**** SOURCE MATERIAL

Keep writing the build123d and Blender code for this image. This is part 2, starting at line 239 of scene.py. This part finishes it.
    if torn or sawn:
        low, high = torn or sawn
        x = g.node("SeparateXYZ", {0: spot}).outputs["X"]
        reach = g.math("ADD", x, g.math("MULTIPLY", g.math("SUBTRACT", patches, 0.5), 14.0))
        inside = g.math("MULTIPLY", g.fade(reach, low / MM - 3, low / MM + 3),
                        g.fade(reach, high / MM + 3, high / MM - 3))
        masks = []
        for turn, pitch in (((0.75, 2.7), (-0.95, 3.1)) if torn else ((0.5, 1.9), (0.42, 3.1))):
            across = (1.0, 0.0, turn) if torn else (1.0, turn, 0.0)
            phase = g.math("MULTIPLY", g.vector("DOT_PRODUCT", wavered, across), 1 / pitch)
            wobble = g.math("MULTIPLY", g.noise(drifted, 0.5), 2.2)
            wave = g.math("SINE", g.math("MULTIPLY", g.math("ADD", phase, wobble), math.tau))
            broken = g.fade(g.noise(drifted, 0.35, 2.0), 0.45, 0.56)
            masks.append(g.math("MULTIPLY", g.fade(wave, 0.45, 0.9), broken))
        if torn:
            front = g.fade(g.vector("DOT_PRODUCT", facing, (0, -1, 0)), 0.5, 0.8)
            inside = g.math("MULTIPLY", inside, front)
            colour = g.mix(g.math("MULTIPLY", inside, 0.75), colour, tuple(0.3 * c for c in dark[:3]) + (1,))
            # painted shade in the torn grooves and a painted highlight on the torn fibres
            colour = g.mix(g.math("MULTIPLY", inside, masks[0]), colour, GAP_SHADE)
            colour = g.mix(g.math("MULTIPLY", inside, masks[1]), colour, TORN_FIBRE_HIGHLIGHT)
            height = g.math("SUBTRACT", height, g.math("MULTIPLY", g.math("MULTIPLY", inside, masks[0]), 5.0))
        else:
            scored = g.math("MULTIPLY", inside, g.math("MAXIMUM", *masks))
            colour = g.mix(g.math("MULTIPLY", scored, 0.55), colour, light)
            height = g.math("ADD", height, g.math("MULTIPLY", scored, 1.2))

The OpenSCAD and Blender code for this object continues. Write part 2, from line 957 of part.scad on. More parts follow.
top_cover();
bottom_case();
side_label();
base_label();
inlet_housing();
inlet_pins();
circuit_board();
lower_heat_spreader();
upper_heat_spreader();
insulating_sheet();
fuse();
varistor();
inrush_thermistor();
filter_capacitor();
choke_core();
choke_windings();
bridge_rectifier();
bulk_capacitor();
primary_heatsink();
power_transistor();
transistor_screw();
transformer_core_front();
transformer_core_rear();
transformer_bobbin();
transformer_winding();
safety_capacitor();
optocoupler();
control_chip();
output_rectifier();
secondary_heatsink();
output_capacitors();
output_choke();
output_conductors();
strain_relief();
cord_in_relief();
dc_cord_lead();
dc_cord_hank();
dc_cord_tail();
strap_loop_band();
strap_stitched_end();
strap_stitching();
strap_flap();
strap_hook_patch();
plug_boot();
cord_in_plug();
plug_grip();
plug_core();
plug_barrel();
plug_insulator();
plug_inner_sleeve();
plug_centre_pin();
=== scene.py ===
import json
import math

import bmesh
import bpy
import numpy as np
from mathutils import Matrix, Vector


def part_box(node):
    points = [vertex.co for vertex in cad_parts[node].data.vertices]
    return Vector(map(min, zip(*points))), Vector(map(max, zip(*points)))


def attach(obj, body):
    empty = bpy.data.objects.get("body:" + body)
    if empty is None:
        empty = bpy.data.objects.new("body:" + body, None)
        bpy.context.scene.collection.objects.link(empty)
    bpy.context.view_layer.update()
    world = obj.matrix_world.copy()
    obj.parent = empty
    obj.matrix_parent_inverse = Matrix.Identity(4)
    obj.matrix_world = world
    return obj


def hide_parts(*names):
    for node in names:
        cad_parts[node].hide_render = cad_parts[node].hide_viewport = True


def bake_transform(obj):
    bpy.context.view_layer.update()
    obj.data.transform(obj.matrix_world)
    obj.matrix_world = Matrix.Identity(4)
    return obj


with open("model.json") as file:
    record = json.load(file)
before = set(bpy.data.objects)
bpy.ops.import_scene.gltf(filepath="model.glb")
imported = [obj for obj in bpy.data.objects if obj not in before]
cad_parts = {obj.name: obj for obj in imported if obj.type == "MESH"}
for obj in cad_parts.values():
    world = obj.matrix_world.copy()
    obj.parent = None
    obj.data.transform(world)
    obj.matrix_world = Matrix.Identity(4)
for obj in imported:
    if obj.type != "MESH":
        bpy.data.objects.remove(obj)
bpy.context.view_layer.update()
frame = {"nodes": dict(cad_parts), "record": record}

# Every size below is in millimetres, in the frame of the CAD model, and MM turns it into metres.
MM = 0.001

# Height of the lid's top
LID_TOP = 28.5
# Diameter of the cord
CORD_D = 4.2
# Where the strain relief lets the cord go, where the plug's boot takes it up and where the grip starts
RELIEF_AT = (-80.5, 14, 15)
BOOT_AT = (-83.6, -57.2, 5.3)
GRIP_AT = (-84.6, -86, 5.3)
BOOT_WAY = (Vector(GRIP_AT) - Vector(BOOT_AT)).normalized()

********

▶ _WHAT TO DO_
Exactly and only the lines from the line that contains "control_chip();" through the line that contains "obj.parent = empty" are to be repeated as they stand.

▶ _TASK OUTPUT_
control_chip();
output_rectifier();
secondary_heatsink();
output_capacitors();
output_choke();
output_conductors();
strain_relief();
cord_in_relief();
dc_cord_lead();
dc_cord_hank();
dc_cord_tail();
strap_loop_band();
strap_stitched_end();
strap_stitching();
strap_flap();
strap_hook_patch();
plug_boot();
cord_in_plug();
plug_grip();
plug_core();
plug_barrel();
plug_insulator();
plug_inner_sleeve();
plug_centre_pin();
=== scene.py ===
import json
import math

import bmesh
import bpy
import numpy as np
from mathutils import Matrix, Vector


def part_box(node):
    points = [vertex.co for vertex in cad_parts[node].data.vertices]
    return Vector(map(min, zip(*points))), Vector(map(max, zip(*points)))


def attach(obj, body):
    empty = bpy.data.objects.get("body:" + body)
    if empty is None:
        empty = bpy.data.objects.new("body:" + body, None)
        bpy.context.scene.collection.objects.link(empty)
    bpy.context.view_layer.update()
    world = obj.matrix_world.copy()
    obj.parent = empty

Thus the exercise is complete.